_RAW DATA:_
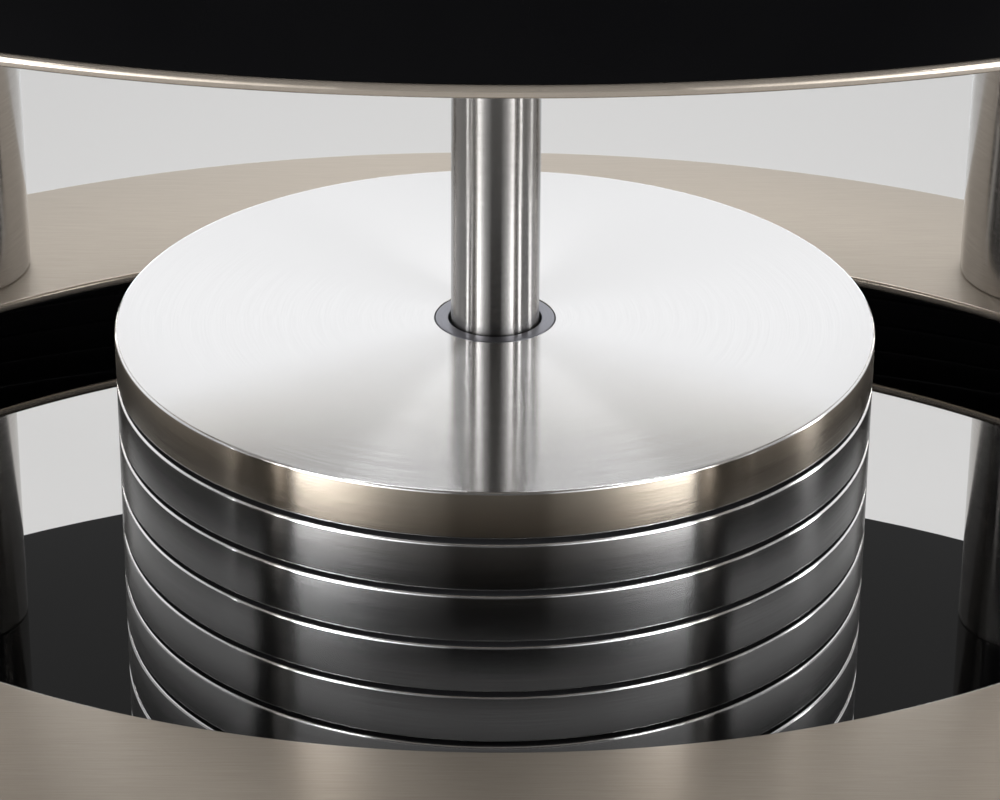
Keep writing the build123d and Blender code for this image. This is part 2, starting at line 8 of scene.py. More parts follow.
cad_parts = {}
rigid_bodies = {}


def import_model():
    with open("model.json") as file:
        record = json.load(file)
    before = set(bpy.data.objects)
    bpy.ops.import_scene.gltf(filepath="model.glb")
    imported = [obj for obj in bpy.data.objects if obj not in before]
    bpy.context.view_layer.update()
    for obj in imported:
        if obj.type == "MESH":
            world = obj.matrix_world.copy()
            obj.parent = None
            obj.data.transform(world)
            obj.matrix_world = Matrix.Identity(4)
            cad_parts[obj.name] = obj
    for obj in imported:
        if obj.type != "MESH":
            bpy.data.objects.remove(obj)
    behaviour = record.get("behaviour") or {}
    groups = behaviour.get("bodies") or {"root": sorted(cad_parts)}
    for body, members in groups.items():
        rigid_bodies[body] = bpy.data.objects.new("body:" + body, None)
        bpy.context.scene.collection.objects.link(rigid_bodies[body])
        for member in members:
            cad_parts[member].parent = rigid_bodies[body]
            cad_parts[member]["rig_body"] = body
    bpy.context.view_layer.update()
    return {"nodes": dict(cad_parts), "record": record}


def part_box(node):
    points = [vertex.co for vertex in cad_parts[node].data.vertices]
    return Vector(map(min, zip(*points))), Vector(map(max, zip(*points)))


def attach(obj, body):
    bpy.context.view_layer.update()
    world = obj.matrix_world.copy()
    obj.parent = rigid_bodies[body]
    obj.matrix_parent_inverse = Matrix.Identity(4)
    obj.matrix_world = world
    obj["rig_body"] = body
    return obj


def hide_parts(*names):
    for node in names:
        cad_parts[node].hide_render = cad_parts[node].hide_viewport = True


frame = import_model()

_WHAT YOU NEED TO DO:_
Word for word, write out the data.

_ANSWER IN FULL:_
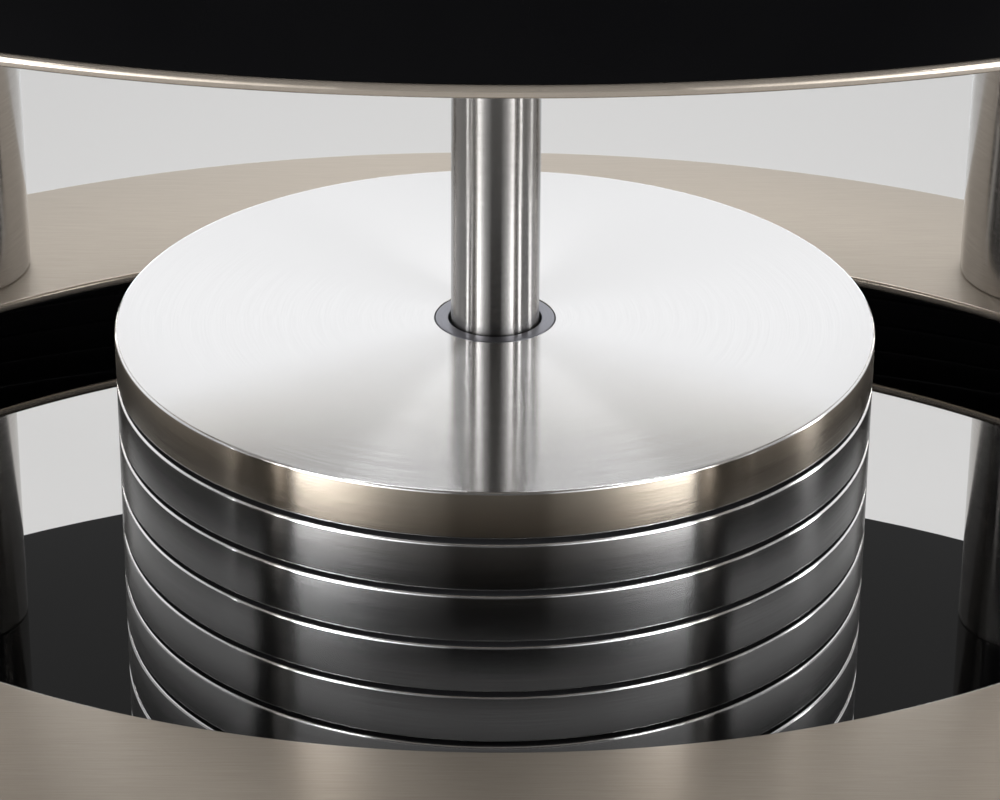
Keep writing the build123d and Blender code for this image. This is part 2, starting at line 8 of scene.py. More parts follow.
cad_parts = {}
rigid_bodies = {}


def import_model():
    with open("model.json") as file:
        record = json.load(file)
    before = set(bpy.data.objects)
    bpy.ops.import_scene.gltf(filepath="model.glb")
    imported = [obj for obj in bpy.data.objects if obj not in before]
    bpy.context.view_layer.update()
    for obj in imported:
        if obj.type == "MESH":
            world = obj.matrix_world.copy()
            obj.parent = None
            obj.data.transform(world)
            obj.matrix_world = Matrix.Identity(4)
            cad_parts[obj.name] = obj
    for obj in imported:
        if obj.type != "MESH":
            bpy.data.objects.remove(obj)
    behaviour = record.get("behaviour") or {}
    groups = behaviour.get("bodies") or {"root": sorted(cad_parts)}
    for body, members in groups.items():
        rigid_bodies[body] = bpy.data.objects.new("body:" + body, None)
        bpy.context.scene.collection.objects.link(rigid_bodies[body])
        for member in members:
            cad_parts[member].parent = rigid_bodies[body]
            cad_parts[member]["rig_body"] = body
    bpy.context.view_layer.update()
    return {"nodes": dict(cad_parts), "record": record}


def part_box(node):
    points = [vertex.co for vertex in cad_parts[node].data.vertices]
    return Vector(map(min, zip(*points))), Vector(map(max, zip(*points)))


def attach(obj, body):
    bpy.context.view_layer.update()
    world = obj.matrix_world.copy()
    obj.parent = rigid_bodies[body]
    obj.matrix_parent_inverse = Matrix.Identity(4)
    obj.matrix_world = world
    obj["rig_body"] = body
    return obj


def hide_parts(*names):
    for node in names:
        cad_parts[node].hide_render = cad_parts[node].hide_viewport = True


frame = import_model()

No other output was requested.